Deportations have soared during Obama’s presidency. For example, in FY 2011, a record number of people – nearly 400,00 were deported. Last summer, Obama did take some action, by deciding to review 300,000 low-priority deportation cases.  At the end of 2011, deportations drastically decreased. 

2012 Campaign policies on immigration

Though Obama has not had a positive record on immigration during his presidency, in a speech given to Univision in Colombia on April 14, 2012, he pledged to tackle immigration reform if elected to another term. He said that the issue was “personal” to him . Obama expressed frustration with a Republican Congress with their boots in the cement. He was hopeful that the election would usher in a Congress that would be more willing to work with him.

Border fence: Against this

DREAM ACT : Supports


Romney Immigration Policy

JoshFerrin.com


Romney’s campaign website says that our immigration system is “broken”. Overall, Romney’s plan is to promote legal immigration for cherry-picked people who share American ideals and will benefit our economy. He wants to keep “illegal aliens” out by erected a “high tech” fence, crackdown on employers and get rid of amnesty. Now, let’s break this down.
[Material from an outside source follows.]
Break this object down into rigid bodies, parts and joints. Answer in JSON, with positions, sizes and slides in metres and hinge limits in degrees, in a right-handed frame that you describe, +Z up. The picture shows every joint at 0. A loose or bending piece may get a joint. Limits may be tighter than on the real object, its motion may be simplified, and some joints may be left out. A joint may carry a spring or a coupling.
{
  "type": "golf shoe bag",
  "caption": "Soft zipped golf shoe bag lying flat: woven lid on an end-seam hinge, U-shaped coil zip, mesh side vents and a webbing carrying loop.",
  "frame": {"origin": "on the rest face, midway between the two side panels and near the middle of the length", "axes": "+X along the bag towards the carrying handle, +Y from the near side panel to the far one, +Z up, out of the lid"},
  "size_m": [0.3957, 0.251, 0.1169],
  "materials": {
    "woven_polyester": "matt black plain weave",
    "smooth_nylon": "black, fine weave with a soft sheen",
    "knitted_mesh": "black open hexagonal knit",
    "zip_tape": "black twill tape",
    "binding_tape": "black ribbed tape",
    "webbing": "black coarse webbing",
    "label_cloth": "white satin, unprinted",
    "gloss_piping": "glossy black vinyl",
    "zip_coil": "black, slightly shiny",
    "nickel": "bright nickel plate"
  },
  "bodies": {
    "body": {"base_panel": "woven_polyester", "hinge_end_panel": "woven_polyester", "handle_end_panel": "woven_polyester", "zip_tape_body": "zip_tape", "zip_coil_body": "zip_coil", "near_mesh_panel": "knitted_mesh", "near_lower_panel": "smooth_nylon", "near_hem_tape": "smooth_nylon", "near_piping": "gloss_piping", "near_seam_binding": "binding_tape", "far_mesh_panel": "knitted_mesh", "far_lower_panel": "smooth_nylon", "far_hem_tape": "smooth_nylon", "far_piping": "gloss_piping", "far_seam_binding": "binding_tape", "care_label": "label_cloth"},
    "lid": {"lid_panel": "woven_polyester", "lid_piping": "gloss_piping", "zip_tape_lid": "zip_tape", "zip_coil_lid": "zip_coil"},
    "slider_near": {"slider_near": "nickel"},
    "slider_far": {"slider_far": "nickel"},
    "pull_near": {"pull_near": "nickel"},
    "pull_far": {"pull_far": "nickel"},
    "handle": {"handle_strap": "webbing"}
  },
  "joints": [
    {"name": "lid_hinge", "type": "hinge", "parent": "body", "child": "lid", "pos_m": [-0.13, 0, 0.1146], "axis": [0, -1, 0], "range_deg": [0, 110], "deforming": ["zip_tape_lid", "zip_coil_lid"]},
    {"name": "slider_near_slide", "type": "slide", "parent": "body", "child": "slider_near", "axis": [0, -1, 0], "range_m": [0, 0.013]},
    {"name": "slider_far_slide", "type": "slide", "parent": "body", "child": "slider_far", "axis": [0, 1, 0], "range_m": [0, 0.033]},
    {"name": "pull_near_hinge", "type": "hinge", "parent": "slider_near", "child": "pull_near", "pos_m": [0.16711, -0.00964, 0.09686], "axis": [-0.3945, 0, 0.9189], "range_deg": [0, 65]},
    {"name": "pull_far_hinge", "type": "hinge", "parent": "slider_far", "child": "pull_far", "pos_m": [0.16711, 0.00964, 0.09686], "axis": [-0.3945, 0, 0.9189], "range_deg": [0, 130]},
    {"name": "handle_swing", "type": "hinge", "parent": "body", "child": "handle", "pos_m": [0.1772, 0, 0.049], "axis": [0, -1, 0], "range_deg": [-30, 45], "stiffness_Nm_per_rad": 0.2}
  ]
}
What does this really mean?

2012 Campaign policies on immigration

Romney has a very unclear record on immigration and flip-flopping views during the campaign.  In fact, as of a few days ago, the RNC said that Romney was “still deciding” on immigration policy, but from past statements we can infer the following:

AZ immigration law- The only thing clear about Romney’s record is that he endorsed Arizona’s controversial immigration law, SB 1070, a law allowing random document checks and detainment. He called it a “model” for enforcing immigration law. 

Border Fence- Romney wants to build a 2,600 mile fence along the U.S./ Mexico border that is monitored by armed guards.
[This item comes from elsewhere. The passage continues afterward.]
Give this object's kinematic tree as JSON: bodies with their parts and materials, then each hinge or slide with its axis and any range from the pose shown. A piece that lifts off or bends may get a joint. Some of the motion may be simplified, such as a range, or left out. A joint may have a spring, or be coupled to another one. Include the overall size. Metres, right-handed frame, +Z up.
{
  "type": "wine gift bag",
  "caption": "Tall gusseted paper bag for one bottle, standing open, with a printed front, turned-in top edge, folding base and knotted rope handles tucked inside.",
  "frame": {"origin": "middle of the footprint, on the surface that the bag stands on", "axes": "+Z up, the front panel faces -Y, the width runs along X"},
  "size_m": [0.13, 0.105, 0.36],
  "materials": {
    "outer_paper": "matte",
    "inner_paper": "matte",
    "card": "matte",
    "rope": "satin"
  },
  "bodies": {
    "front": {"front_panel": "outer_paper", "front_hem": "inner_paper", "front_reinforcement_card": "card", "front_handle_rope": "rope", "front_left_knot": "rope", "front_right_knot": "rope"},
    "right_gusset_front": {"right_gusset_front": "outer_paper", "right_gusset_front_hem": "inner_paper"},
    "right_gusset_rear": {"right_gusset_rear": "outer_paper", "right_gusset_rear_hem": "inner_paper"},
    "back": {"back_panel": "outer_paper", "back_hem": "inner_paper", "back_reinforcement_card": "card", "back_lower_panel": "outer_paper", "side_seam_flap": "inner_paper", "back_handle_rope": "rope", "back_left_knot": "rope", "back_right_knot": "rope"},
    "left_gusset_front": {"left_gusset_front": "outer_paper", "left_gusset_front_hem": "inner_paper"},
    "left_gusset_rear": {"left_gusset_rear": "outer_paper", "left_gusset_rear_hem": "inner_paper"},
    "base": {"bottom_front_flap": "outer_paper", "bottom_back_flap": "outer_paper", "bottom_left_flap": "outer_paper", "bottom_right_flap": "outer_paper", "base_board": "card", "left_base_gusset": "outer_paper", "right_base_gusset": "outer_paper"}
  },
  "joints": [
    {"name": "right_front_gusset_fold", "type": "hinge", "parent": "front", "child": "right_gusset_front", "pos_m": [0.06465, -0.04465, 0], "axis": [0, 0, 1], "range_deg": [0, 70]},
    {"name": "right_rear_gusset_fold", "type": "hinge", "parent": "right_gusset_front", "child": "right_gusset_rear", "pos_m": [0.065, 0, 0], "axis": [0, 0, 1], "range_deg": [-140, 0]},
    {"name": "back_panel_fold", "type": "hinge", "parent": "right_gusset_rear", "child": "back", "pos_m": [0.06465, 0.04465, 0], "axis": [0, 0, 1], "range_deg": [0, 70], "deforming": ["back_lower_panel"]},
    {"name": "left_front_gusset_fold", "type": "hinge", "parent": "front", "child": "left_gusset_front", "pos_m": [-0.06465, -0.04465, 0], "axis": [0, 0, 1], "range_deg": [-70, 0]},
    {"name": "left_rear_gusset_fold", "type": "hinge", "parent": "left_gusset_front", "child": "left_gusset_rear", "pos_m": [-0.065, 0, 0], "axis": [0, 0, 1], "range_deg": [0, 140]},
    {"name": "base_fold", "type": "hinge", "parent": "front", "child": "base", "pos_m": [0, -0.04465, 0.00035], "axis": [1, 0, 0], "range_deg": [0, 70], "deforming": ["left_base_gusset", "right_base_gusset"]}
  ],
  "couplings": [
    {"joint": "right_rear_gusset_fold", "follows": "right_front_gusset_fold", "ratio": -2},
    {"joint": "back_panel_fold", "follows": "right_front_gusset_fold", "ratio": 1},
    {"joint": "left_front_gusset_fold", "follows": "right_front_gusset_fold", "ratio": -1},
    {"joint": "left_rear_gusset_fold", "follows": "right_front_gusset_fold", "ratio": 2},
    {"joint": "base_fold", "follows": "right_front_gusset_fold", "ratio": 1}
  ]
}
DREAM ACT- Romney opposes the DREAM Act. He opposes free tuition or amnesty.

Education- Does not want to allow educational benefits for undocumented persons.  This walks a fine line with Plyler v. Doe, where the Supreme Court struck down a financing scheme to children of undocumented immigrants that denied them education. The court never explicitly held that there is a right to education under the Constitution, but it very likely that completely denying education to undocumented persons would violate equal protection.  

Romney opposes scholarships for undocumented students. He also opposes in-state tuition.

Romney does, however, support encouraging application for and increasing the number of visas for immigrations with advanced degrees in the STEM fields.  

Though Romney does not want to permit education for undocumented persons, he is fine with allowing people to die fighting for our country. For Romney, legal status would be available for border crossers who serve in our military.

Government:   

Romney wants to make English the official language.

He wants to speed up the deportation process to within 90 days.

He wants to get rid of “chain migration” or the ability of one immigrant to bring their families over. This would erode a system that is already in place.

No driver’s licenses for undocumented immigrants.



—————————————————————-

Obama has had a negative record in office on immigration. Deportations have dramatically increased. I am hopeful, though, that once the election is over and if Obama is elected for a new term, he will be able to buckle down and follow through on his first term campaign promises to reform the immigration system.  It is convoluted, backlogged, unfair and illogical; it needs a major overhaul. Last year’s order to focus enforcement on criminals and his largely positive past voting records makes it likely that he is moving in that direction. With the hubbub of mud slinging campaign tactics and media frenzy behind him, and hopefully a more cooperative Congress, his chances of following through in the second term are much higher.